Recupero dei detenuti, bufera su Alfano; 5 mln a un’associazione, ma nessuno la conosce

La Stampa, 7 luglio 2010
di Maria Corbi

È il ministro Angelino Alfano ad ufficializzare il finanziamento, quasi 5 milioni di euro dell’Agenzia nazionale Reinserimento detenuti ed ex detenuti. “Lotta alla recidiva”, è la parola d’ordine in questa conferenza stampa in grande stile con Gianni Letta come ospite eccellente e il capo dipartimento dell’amministrazione penitenziaria, Franco Ionta. Toni trionfalistici che non sono smorzati dai malumori, montati appena si è saputa la notizia, del mondo del volontariato in carcere che non ci vede chiaro in questa pioggia di denaro su “soggetti” che di esperienza nel campo ne hanno poca. Difficile avere risposte visto che la scelta dei finanziamenti da fare con il denaro della Cassa Ammende non risponde ad alcun criterio. Non ci sono né bandi né gare. Così, nasce questa Agenzia (Anrel) grazie a una convenzione quadro siglata tra il Ministero della Giustizia e la Fondazione “Mons. Di Vincenzo”, ente morale con personalità giuridica di diritto civile ed ecclesiastico, nato nell’ambito del Rinnovamento dello spirito in collaborazione con il Comitato Nazionale per il Microcredito, l’Agenzia per i beni confiscati alla criminalità organizzata, la Caritas Italiana, le Acli Nazionali, la Coldiretti Italiana, la Prison Fellowship International, il Rinnovamento nello Spirito Santo.

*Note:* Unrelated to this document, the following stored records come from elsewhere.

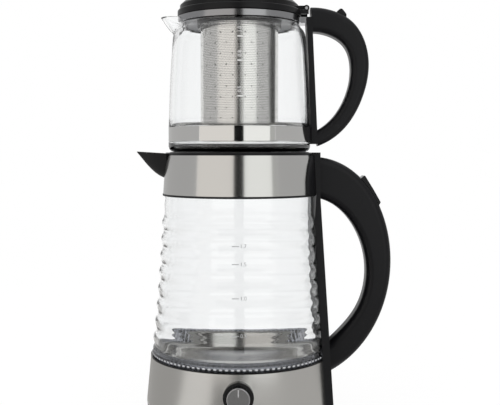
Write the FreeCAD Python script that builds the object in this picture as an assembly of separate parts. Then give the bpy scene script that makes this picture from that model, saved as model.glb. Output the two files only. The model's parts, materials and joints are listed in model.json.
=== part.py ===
import FreeCAD, Part
import math
import os

from FreeCAD import Vector

# Automatic tea maker: a power base, a glass kettle on it, a glass teapot on the kettle, and an
# infuser basket in the teapot. Millimetres, Z up. The origin is on the table under the kettle's
# axis. The spout points along -X, both handles along +X, and the knob faces -Y.

# Clearances and wall sizes. FAR reaches well past the object, for shapes that only cut or trim.
FAR = 150.0
MOVING_GAP = 0.3
SHAFT_GAP = 0.05
SEAT_GAP = 0.1
MOULDED_WALL = 2.5
SHEET = 0.8

# Power base
FOOT_HEIGHT = 2.0
FOOT_INNER_R = 62.0
FOOT_OUTER_R = 72.0
BASE_OUTER_R = 80.0
BASE_HEIGHT = 18.0
BASE_EDGE_ROUND = 3.5
BOTTOM_PLATE_THICK = 2.0
PLATEAU_R = 60.0
PLATEAU_RISE = 2.5
BASE_SCREW_CIRCLE_R = 45.0
BASE_SCREW_COUNT = 3
SCREW_SHANK_R = 1.3
SCREW_HEAD_R = 3.0
SCREW_HEAD_THICK = 1.2
SCREW_BOSS_R = 4.0
GLAND_BORE_R = 3.6
GLAND_OUTER_R = 5.4
GLAND_FLANGE_R = 5.6
GLAND_HEIGHT = 9.8
GLAND_LENGTH = 10.0
GLAND_FLANGE_THICK = 2.5
GLAND_PROUD = 1.5

# Connector column on the base and socket in the kettle
COLUMN_R = 9.0
COLUMN_ROOT_R = 15.0
COLUMN_FLANGE_R = 22.0
COLUMN_FLANGE_THICK = 3.0
COLUMN_HEIGHT = 13.0
COLUMN_BORE_R = 3.2
CONTACT_PIN_R = 1.2
CONTACT_RING_DEPTH = 0.6
CONTACT_RING_PROUD = 0.2
CONTACT_RING_HEIGHT = 2.0
CONTACT_RING_RISES = (4.0, 9.0)
SOCKET_GAP = 0.7
SOCKET_OUTER_R = 21.0
SOCKET_FLANGE_R = 30.0
SOCKET_ROOF = 4.0

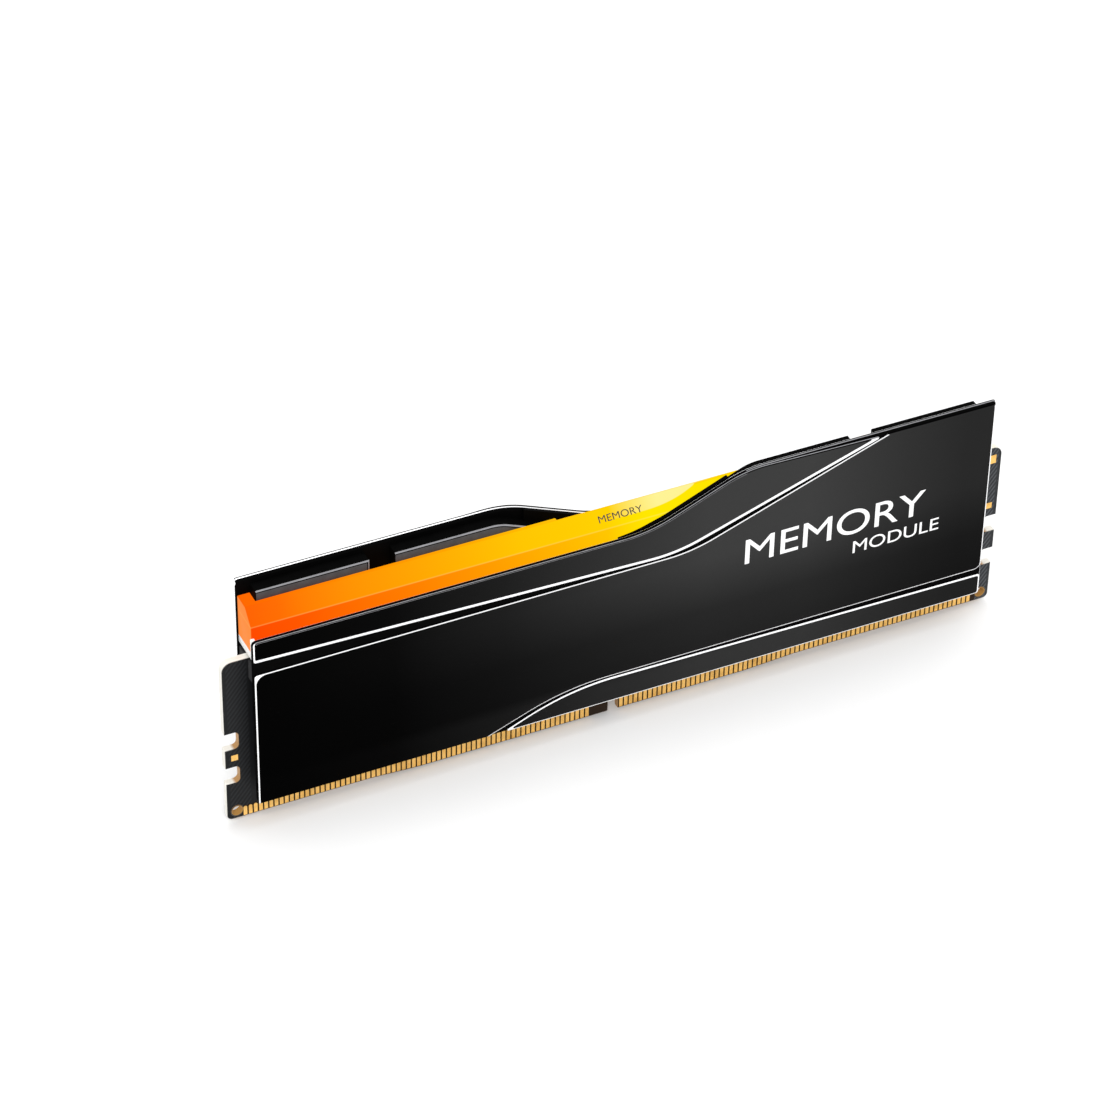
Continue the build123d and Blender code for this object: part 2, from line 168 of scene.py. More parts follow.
# ----------------------------------------------------------- materials
def new_material(name):
    """An empty node material with its principled shader."""
    material = bpy.data.materials.new(name)
    material.use_nodes = True
    nodes = material.node_tree.nodes
    nodes.clear()
    shader = nodes.new("ShaderNodeBsdfPrincipled")
    output = nodes.new("ShaderNodeOutputMaterial")
    material.node_tree.links.new(shader.outputs["BSDF"], output.inputs["Surface"])
    return material, shader


class Wires:
    """Short way to add and join a material's nodes."""

    def __init__(self, material):
        self.tree = material.node_tree
        self.place = self.add("ShaderNodeTexCoord")

    def add(self, kind, **values):
        node = self.tree.nodes.new(kind)
        for key, value in values.items():
            setattr(node, key, value)
        return node

    def join(self, source, target):
        self.tree.links.new(source, target)

    def mapped(self, scale=(1, 1, 1), turn=(0, 0, 0), shift=(0, 0, 0)):
        """Object coordinates after a shift, turn and scale."""
        node = self.add("ShaderNodeMapping")
        self.join(self.place.outputs["Object"], node.inputs["Vector"])
        node.inputs["Scale"].default_value = scale
        node.inputs["Rotation"].default_value = turn
        node.inputs["Location"].default_value = shift
        return node.outputs["Vector"]

    def noise(self, scale, detail=3.0, vector=None, rough=0.5):
        node = self.add("ShaderNodeTexNoise")
        node.inputs["Scale"].default_value = scale
        node.inputs["Detail"].default_value = detail
        node.inputs["Roughness"].default_value = rough
        self.join(vector or self.place.outputs["Object"], node.inputs["Vector"])
        return node.outputs["Fac"]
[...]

Le ambizioni nelle cinque regioni pilota (Sicilia, Campania, Lazio, Lombardia e Veneto) sono notevoli: 1.800 ex-detenuti impiegati. Ma c’è chi si domanda su cosa si fondi tutto questo ottimismo visto che i soggetti coinvolti hanno tutti poca esperienza nel campo. Ornella Favero, direttrice di Ristretti Orizzonti, da anni nella trincea del volontariato, fa notare che il curriculum della fondazione prescelta vanta dal 2003 ad oggi solo 12 detenuti reinseriti nel mondo del lavoro. “Un curriculum che è valso quasi cinque milioni di euro”, dice.
E poi il progetto presentato, almeno nella sua base, ovvero, l’incubatore di dati sui detenuti accessibili dalle aziende non è una cosa nuova. A Padova, per esempio è già stato sperimentato e senza grande successo perché, come spiega, la Favero, “gli automatismi in questo campo non funzionano”.
Secondo Luigi Manconi, ex sottosegretario alla Giustizia e presidente di “A Buon Diritto” la disponibilità di cinque milioni di euro “è ovviamente un fatto positivo ma lasciano dubbiosi e per certi versi addirittura interdetti i criteri che avrebbero indotto a una scelta totalmente discrezionale e non verificata attraverso criteri scientifici e parametri meritocratici di mercato delle imprese sociali. E questo costituisce una grave offesa nei confronti della grande area di volontariato religioso e laico che sul tema del carcere lavora in Italia da decenni”.
Livio Ferrari, fondatore della Conferenza Nazionale Volontariato e Giustizia, Presidente del Centro Francescano d’ascolto e Garante dei diritti dei detenuti di Rovigo, è anche lui perplesso: “È veramente difficile da capire come questo fiume di soldi sia stato dato a persone che del carcere sanno poco e siano stati ignorate invece realtà che lavorano da anni in questo settore e hanno fatto progetti di grande valore. Noto però che la Fondazione “Mons. Di Vincenzo” è di Agrigento, la città di Alfano”.
E ancora: “Mi dispiace soprattutto vedere che la Caritas si sia prestata a questa operazione. Ma il punto è un altro: chi gestisce i soldi. E vedo il nome di Prison Fellowship, l’organizzazione fondata e diretta da Charles Colson, l’ex segretario di Richard Nixon, coinvolto nello scandalo Watergate, che all’uscita dal carcere ha deciso di dedicarsi al mondo della detenzione. La caratteristica di questa organizzazione è quella di creare grandi accordi con i Governi di tutto il mondo. Gestiscono fondi ma sappiamo ben poco di loro”.